The sale includes a number of other books by Evelyn Waugh from the same collection, notably a fine first edition of Black Mischief in dust-jacket (£300-500), a limited edition of The Loved One signed by the author and artist Stuart Boyle (£300-500), and one of just 50 copies of The Holy Places, signed by the author and artist Reynolds Stone, and finely bound in scarlet morocco (£500-800). Another highlight of the first editions in the sale is Tolkien’s The Hobbit, a good copy in original cloth but sadly lacking its dust-jacket. A pencil note on the half title, dated 1937, the year of the book’s publication, asks reasonably enough: “What is a Hobbit?” It is estimated at £700-1,000.

 

One of the most stylish books in the sale is William Aiken Starrett’s Empire State. A Pictorial Record of its Construction, published in New York in 1931. It is number 878 of an unstated limitation, and has a particularly striking coloured frontispiece of the Empire State building with beams of light radiating from its top, an image which could almost be an emblem for Art Deco. In superb condition, it is estimated at £400-600.

 

An astute vendor spotted a small and unremarkable looking album containing photographic negatives at a car boot sale and bought it on an impulse. On closer inspection, it turned out that four of the negatives were of the ship “Terra Nova” and its crew, including one Robert Falcon Scott, taken in 1910 when the ship was in Cardiff docks, just before setting off on its ill-fated voyage to the Antarctic, a voyage which would claim Scott’s and four of his crew members’ lives.
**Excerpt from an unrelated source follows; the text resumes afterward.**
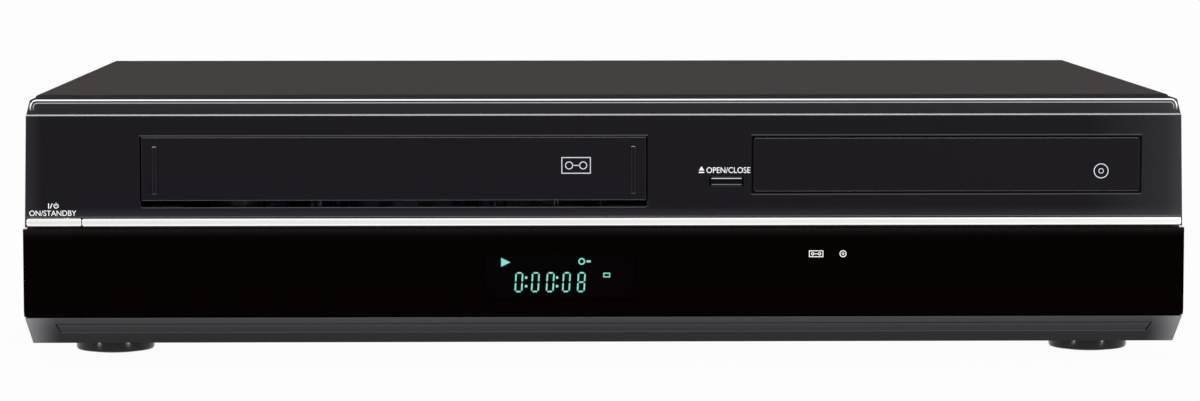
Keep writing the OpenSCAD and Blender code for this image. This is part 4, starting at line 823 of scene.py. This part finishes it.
def lathe_y(name, profile, x, z, mat):
    """A turned piece about an axis along Y: profile is a closed list of (radius, y)."""
    bm = bmesh.new()
    rings = []
    for i in range(TURNS):
        a = 2 * math.pi * i / TURNS
        rings.append([bm.verts.new((x + r * math.cos(a), y, z + r * math.sin(a))) for r, y in profile])
    for here, there in zip(rings, rings[1:] + rings[:1]):
        for j in range(len(profile)):
            bm.faces.new((here[j - 1], here[j], there[j], there[j - 1]))
    mesh = mesh_from(bm, name)
    for p in mesh.polygons:
        p.use_smooth = True
    obj = add_piece(name, mesh, mat, "root")
    obj.modifiers.new("edges", "EDGE_SPLIT").split_angle = math.radians(40)


# Section of the lip: how far behind the flap's front, and above its upper edge, in millimetres
LIP_SECTION = ((1.8, -1.2), (3.1, -1.2), (3.1, 1.4), (2.55, 1.4), (2.55, -0.5), (1.8, -0.5))


def make_flap_lip():
    """A thin lip behind the flap's upper edge, which shuts the gap above it to light."""
    low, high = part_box("cassette_door")
    top = low.z + FLAP_H
    bm = bmesh.new()
    near, far = [[bm.verts.new((x, FLAP_Y + back * MM, top + up * MM)) for back, up in LIP_SECTION]
                 for x in (low.x + 2.6 * MM, high.x - 9.5 * MM)]
    bm.faces.new(near)
    bm.faces.new(far)
    for i in range(len(LIP_SECTION)):
        bm.faces.new((near[i - 1], near[i], far[i], far[i - 1]))
    add_piece("flap_lip", mesh_from(bm, "flap_lip"), BASKET, "cassette_flap")


INSERTS = {
    "yellow": material("insert_yellow", srgb(226, 186, 40), 0.45),
    "white": material("insert_white", srgb(222, 222, 216), 0.45),
    "red": material("insert_red", srgb(176, 34, 30), 0.45),
    "green": material("insert_green", srgb(40, 132, 70), 0.45),
    "blue": material("insert_blue", srgb(38, 74, 158), 0.45),
    "black": material("insert_black", srgb(30, 30, 30), 0.45),
}


# Where the phono sockets stand, in millimetres: the rear rows by their height, and the front row
REAR_ROWS = {48: ("yellow", "white", "red", "green", "blue", "red"),
             30: ("yellow", "white", "red", "yellow", "white", "red")}
REAR_START, REAR_STEP = 44, 18
FRONT_ROW = ((132, "yellow"), (150, "white"), (168, "red"))
FRONT_ROW_Z = 34


def make_inserts():
    """The coloured rings inside the phono sockets, rear and front."""
    outer, inner, deep, recess = 2.94 * MM, 1.55 * MM, 4.5 * MM, 0.6 * MM
    rear_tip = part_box("rear_jacks")[1].y - recess
    profile = [(inner, rear_tip - deep), (outer, rear_tip - deep), (outer, rear_tip), (inner, rear_tip)]
    for z, colours in REAR_ROWS.items():
        for i, colour in enumerate(colours):
            x = REAR_START + REAR_STEP * i
            lathe_y(f"insert_{z}_{i + 1}", profile, x * MM, z * MM, INSERTS[colour])
    front_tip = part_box("front_jacks")[0].y + recess
    profile = [(inner, front_tip), (outer, front_tip), (outer, front_tip + deep),
               (inner, front_tip + deep)]
    for x, colour in FRONT_ROW:
        lathe_y(f"front_insert_{x}", profile, x * MM, FRONT_ROW_Z * MM, INSERTS[colour])


make_camera()
make_world()
make_floor()
make_lamps()
tone_all()
dress_all()
round_all()
make_display()
make_front_marks()
make_signs()
make_inserts()
make_flap_lip()

bpy.context.scene.view_settings.view_transform = "Standard"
These may be amongst the last pictures taken of the ship before she set sail and the album is estimated at £200-300.

 

Elsewhere, the sale is particularly rich in autograph material, with signed photographs of John Lennon, Frank Sinatra, Eleanor Roosevelt, Pablo Picasso and Lady Diana. There is a superbly varied and packed album including letters, signatures and signed photographs, inter alia, of Winston Churchill, Charlie Chaplin, Jack Butler Hobbs, and many others, and a small pen and ink self-portrait by William Orpen. This section also includes an archive of letters by William and Lady Walton, amongst others, many from the latter on the subject of William’s death and what would be a fitting memorial to him, and with a letter from Margot Fonteyn.

 

Finally, we have an intriguing association copy of a book printed in Washington in 1867 to record tributes from across the world following the assassination of Abraham Lincoln. Our copy, including a letter signed by Secretary of State William H. Seward, who was seated next to Lincoln when he was assassinated, and narrowly avoided death himself, was sent from the “Legation of the United States, London” to one Tom Taylor in recognition for the ode to Lincoln which he had written and had published Punch. The author would almost certainly have passed into obscurity were it not for the fact that he was the writer of “Our American Cousin”, the play being performed at Ford’s Theatre in Washington, and at which Lincoln was present when he was assassinated. This record of a defining event in American history is estimated at £1,500-2,000.

 

The sale is on view at Chiswick Auctions on Sunday 9th June from 12 noon – 6pm, Monday 10th June from 10am – 6pm, and on the morning of the sale from 10am to 12 noon.